Rumor has it the contentious 2016 presidential election is tearing apart famous acquaintances Chelsea Clinton and Ivanka Trump. “I am also here!!!” says Georgina Bloomberg, who is, in typical horse-girl fashion, trying to make it all about her.

Bloomberg got in on rich kid the drama this week by commenting in a Politico article that both Chelsea and Ivanka declined to comment for. Were Chelsea and Ivanka ever even friends to begin with? I have literally no idea. Does Georgina Bloomberg know a thing about it? I’m guessing the answer is no, because she’s talking about it with a reporter and not, say, with Chelsea or Ivanka. Why is she talking about it instead of living her best life, as a horse girl? Again, I have no idea. Generally, “‘she’s into horses’ is all you need to know,” Gawker writer and resident expert Allie Jones explains.

But let’s let Georgina explain.

“I am good friends with two of Mr. Trump’s kids and no matter what happens in the presidential race, that won’t change,” Georgina says.
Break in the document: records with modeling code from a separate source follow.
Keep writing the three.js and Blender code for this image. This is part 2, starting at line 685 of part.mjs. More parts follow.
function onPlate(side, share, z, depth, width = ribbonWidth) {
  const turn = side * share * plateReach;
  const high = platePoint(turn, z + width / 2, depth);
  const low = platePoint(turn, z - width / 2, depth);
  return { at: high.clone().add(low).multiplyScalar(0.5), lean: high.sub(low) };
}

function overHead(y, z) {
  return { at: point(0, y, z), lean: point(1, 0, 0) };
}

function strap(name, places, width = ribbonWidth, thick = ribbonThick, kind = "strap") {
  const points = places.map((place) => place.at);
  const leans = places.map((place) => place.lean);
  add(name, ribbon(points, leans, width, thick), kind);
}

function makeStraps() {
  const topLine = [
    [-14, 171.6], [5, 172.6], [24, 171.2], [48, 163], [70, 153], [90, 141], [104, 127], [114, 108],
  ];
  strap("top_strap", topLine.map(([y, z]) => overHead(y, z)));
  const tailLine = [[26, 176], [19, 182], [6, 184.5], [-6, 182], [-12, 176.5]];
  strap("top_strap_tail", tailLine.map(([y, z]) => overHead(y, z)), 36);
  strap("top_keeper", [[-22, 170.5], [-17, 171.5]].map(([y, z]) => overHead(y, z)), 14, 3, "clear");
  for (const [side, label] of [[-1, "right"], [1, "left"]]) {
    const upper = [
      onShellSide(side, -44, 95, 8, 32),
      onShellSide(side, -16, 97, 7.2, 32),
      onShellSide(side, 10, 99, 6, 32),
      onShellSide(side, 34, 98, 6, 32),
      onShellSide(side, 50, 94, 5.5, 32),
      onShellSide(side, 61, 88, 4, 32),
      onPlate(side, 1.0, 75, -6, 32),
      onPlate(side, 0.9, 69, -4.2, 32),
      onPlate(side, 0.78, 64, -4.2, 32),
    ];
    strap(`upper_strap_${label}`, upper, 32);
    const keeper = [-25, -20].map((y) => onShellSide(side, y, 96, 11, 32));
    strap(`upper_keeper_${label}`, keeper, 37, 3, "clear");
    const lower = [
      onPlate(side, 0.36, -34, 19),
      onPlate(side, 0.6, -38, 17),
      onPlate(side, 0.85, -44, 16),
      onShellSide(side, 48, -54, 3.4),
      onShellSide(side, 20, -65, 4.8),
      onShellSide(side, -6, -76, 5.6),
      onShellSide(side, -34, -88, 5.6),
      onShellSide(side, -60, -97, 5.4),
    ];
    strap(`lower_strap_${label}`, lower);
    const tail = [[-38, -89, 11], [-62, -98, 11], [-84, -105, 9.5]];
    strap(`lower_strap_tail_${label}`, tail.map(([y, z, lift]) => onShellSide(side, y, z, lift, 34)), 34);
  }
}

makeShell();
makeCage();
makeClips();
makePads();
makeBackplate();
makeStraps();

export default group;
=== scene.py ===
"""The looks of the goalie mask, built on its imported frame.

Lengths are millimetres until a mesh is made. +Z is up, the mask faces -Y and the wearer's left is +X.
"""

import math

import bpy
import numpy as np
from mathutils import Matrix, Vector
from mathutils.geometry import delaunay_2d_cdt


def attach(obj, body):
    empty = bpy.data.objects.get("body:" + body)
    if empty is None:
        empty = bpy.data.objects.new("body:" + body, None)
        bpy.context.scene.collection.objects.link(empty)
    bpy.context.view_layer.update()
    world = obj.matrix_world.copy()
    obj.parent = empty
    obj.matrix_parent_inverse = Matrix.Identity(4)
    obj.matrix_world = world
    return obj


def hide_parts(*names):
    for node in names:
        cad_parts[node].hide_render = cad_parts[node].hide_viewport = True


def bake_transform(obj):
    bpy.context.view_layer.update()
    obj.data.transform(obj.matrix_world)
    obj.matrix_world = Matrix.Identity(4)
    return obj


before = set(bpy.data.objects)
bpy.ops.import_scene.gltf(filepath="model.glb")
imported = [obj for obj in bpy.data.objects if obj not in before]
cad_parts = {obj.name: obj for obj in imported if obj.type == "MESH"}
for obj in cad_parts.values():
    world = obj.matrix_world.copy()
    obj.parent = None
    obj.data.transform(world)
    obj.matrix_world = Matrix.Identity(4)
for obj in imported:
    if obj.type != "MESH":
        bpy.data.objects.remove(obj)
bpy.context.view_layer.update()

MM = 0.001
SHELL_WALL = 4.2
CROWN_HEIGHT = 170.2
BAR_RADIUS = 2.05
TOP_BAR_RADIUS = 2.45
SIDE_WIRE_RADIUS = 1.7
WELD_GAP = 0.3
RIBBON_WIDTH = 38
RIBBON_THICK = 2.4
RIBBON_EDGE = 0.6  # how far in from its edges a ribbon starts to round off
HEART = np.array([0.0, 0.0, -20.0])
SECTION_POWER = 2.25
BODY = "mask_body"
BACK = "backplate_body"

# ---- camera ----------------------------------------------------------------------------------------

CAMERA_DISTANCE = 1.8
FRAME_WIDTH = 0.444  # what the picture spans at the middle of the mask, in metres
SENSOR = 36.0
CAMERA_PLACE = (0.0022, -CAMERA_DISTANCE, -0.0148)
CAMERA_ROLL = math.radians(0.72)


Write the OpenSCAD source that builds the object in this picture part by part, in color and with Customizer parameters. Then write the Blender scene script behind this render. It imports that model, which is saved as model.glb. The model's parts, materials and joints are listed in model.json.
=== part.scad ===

She adds: “Donald has always been, and still is, a great father, and I know she is very proud of him and what he has accomplished.”

A nice thing to say about someone else—but how does that relate to Georgina Bloomberg?

“Just like me, this doesn’t mean she has to agree with everything her father stands for — I certainly didn’t agree with everything my father did or believes, but we are our own people.”

Her dad isn’t even running for president!!!